The plaintiff timely filed a motion for rehearing pursuant to Rule 1.530 but accompanied by an affidavit. The motion alleged he was unable to attend the hearing due to his inability to access the Zoom meeting.

The plaintiff stated he made several attempts to contact court personnel when he discovered that he could not join the hearing, and that the technical reasons amounted to excusable neglect and/or inadvertence. He further alleged that before the hearing, he had attempted to contact court personnel because he is a disabled litigant but received no response concerning his request for assistance.

The defendant argued that the plaintiff’s motion was controlled by Rule 1.540 rather than Rule 1.530 and that his general statements did not substantiate his claim for excusable neglect because they lacked any factual basis. The plaintiff then amended his motion, citing both rules and going into further detail about leaving the judicial assistant a voicemail, attaching the call log to reflect his attempts to contact the court, etc.

Florida Rule of Civil Procedure 1.540(b) authorizes a trial court to grant a party relief from a final judgment for excusable neglect. Additionally, Rule 1.530 also authorizes the trial court to grant the party such relief. A claim that the failure to appear was caused by technological difficulties is a type of “system gone awry” that may constitute excusable neglect.

When a motion sets forth a colorable entitlement to relief from a judgment based on excusable neglect as this one did, the trial court should conduct an evidentiary hearing on the motion.

The defendant also tried to advance a “tipsy coachman” argument for affirmance because the record established that the amended complaint failed to comply with the presuit notice requirements.

The court rejected that argument for two reasons. First, the defendant did not argue the failure to comply with the presuit notice when it responded to the plaintiff’s motions for rehearing, and second, the trial court’s denial of relief was based on the plaintiff’s motions and the party’s submissions. The record showed that the dismissal was entered solely because the plaintiff failed to appear.

Additionally, when a defendant files a section 766.206, Florida Statutes motion, the trial court is required to make an express finding as to the plaintiff’s compliance with the presuit requirements. Here there was no such express finding on compliance or noncompliance, further undermining the “tipsy coachman” argument.
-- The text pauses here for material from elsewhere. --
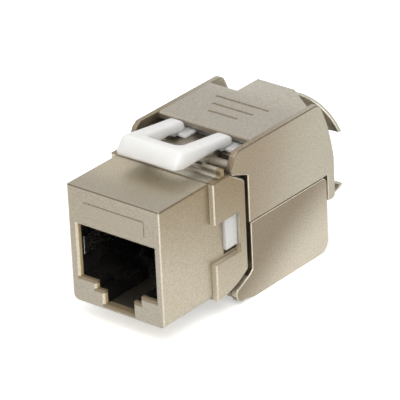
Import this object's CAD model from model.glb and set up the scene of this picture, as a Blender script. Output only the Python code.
import math

import bmesh
import bpy
import numpy as np
from mathutils import Matrix, Vector


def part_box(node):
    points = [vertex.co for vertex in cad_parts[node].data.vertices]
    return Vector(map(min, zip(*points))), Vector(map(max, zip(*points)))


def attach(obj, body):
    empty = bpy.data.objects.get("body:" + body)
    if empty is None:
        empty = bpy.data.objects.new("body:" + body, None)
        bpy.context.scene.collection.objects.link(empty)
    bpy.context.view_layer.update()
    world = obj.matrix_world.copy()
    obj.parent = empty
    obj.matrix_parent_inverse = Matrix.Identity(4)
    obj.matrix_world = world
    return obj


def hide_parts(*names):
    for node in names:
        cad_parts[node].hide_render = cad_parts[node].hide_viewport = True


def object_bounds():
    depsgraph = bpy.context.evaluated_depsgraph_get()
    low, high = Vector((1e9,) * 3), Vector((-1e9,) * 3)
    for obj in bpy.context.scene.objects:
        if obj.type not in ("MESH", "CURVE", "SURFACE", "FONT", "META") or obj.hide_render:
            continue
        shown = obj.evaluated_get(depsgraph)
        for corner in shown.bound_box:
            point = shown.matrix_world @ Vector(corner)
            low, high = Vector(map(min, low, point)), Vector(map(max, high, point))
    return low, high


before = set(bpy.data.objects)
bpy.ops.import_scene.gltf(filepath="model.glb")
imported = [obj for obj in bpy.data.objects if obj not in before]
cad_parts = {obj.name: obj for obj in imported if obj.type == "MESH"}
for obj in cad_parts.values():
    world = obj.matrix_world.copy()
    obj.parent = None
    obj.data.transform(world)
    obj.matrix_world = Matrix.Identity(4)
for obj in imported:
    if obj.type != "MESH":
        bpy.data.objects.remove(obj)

CAD_BOX = [list(corner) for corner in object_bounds()]
MM = 0.001
HOUSING_LOW, HOUSING_HIGH = (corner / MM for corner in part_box("front_housing"))

# Places on the castings, in millimetres. Those across the part are distances from its middle.
FRONT, NOSE_SIDE, NOSE_TOP = HOUSING_LOW.y, 7.25, 15.8
FLANK, SHOULDER, COLLAR_BACK = HOUSING_HIGH.x, 0.0, 6.05
LATCH_SHADE_FRONT, LATCH_SHADE_FULL = -8.5, -2.0
MOUTH_HALF, MOUTH_TOP, MOUTH_DEPTH, MOUTH_ROLL = 6.34, 10.85, 1.3, 0.32
MOUTH_LEDGES = (0.55, 2.35, 3.35)
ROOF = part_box("upper_shell")[1].z / MM
ROOF_FRONT, ROOF_FULL, THROAT_FRONT, THROAT_FULL = 7.5, 9.5, 15.0, 21.5
GROOVES_FRONT, GROOVES_BACK, GROOVES_HALF, GROOVE_DEPTH = 9.0, 17.0, 6.8, 0.6
CHEEK = 0.9

# Colours of the plating.
PLAIN_WARM, PLAIN_COOL = (0.345, 0.305, 0.24), (0.365, 0.335, 0.28)
UNDER_LATCH = (0.52, 0.45, 0.325)
RUBBED, DARK_ROLL = (0.60, 0.545, 0.44), (0.17, 0.135, 0.095)
ROOF_TONE, THROAT_TONE, GROOVE_TONE = (0.395, 0.36, 0.305), (0.49, 0.455, 0.385), (0.50, 0.44, 0.35)
MOUTH_LIP, MOUTH_WALL, MOUTH_LEDGE = (0.68, 0.62, 0.48), (0.66, 0.52, 0.29), (0.24, 0.185, 0.115)
DULL_SPECK, BRIGHT_SPECK = (0.85, 0.845, 0.83), (1.13, 1.13, 1.14)


# ---- shader writing ----------------------------------------------------------------------------
def feed(tree, socket, value):
    """Links a value or a node's output to a socket, or sets the socket to a number or a colour."""
    if isinstance(value, Value):
        value = value.socket
    if isinstance(value, bpy.types.NodeSocket):
        tree.links.new(value, socket)
    elif socket.type == "RGBA":
        socket.default_value = (*value, 1.0)
    else:
        socket.default_value = value


def add_node(tree, kind, settings=None, sockets=None):
    """A node of one kind: its settings first, then the values or links of its sockets."""
    node = tree.nodes.new(kind)
    for key, value in (settings or {}).items():
        setattr(node, key, value)
    for key, value in (sockets or {}).items():
        feed(tree, node.inputs[key], value)
    return node


class Value:
    """A number that varies over a surface; arithmetic on it adds the Math nodes."""

    def __init__(self, tree, socket):
        self.tree = tree
        self.socket = socket

    def maths(self, operation, *terms):
        """A Math node over its terms, which are values or plain numbers."""
        node = add_node(self.tree, "ShaderNodeMath", {"operation": operation}, dict(enumerate(terms)))
        return Value(self.tree, node.outputs[0])

    def __add__(self, other):
        return self.maths("ADD", self, other)

    __radd__ = __add__

    def __sub__(self, other):
        return self.maths("SUBTRACT", self, other)

    def __rsub__(self, other):
        return self.maths("SUBTRACT", other, self)

    def __mul__(self, other):
        return self.maths("MULTIPLY", self, other)

    __rmul__ = __mul__

    def absolute(self):
        """Its distance from 0."""
        return self.maths("ABSOLUTE", self)

    def fraction(self):
        """What is left after the whole number."""
        return self.maths("FRACT", self)

    def greatest(self, *others):
        """The greatest of itself and the others."""
        top = self
        for other in others:
            top = self.maths("MAXIMUM", top, other)
        return top

    def rise(self, low, high):
        """0 below low, 1 above high, and a smooth rise between."""
        node = add_node(self.tree, "ShaderNodeMapRange", {"interpolation_type": "SMOOTHSTEP"},
                        {"Value": self, "From Min": low, "From Max": high})
        return Value(self.tree, node.outputs["Result"])

    def fall(self, low, high):
        """1 below low, 0 above high, and a smooth fall between."""
        return 1.0 - self.rise(low, high)

    def between(self, low, high, soft=0.03):
        """1 between two places and 0 outside them, with soft ends."""
        return self.rise(low - soft, low + soft) * self.fall(high - soft, high + soft)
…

COURT LACKED JURISDICTION TO REVIEW AN ORDER APPROVING THE GENERAL MAGISTRATE’S RECOMMENDED ORDER DENYING MOTION TO ENFORCE SETTLEMENT, BECAUSE NO TIMELY APPEAL WAS FILED

Rhiner v. Lawnwood Regional Medical Center, 50 Fla. L. Weekly D886 (Fla. 4th DCA Apr. 16, 2025):

The plaintiff sued Lawnwood for medical malpractice. The parties reached an oral settlement agreement, but due to difficulties communicating with the plaintiff who was incarcerated at the time, Lawnwood filed a motion to compel a settlement. Lawnwood explained that it needed an address for which to send the settlement check and needed the plaintiff to execute and return a general release.

The trial court granted Lawnwood’s motion to compel the settlement and entered an order reflecting that a settlement existed, and the defendant was awaiting the signed release so it could send the proceeds to the plaintiff.

The plaintiff did not appeal the order granting the motion to compel settlement.

Instead, three months later, the plaintiff filed a motion to enforce the settlement agreement, asserting that the draft settlement agreement documents prepared by Lawnwood did not properly memorialize their agreement.

The matter proceeded to a hearing before a general magistrate who entered a written report recommending the denial of the plaintiff’s motion. The general magistrate reasoned that there was a settlement and that the order granting the motion to compel the settlement was never appealed.

Because an untimely appeal cannot be a vehicle for challenging an order, the plaintiff failed to preserve the issue because he failed to take an appeal of the first order entered more than 30 days before, leaving the court with no jurisdiction to hear the current appeal.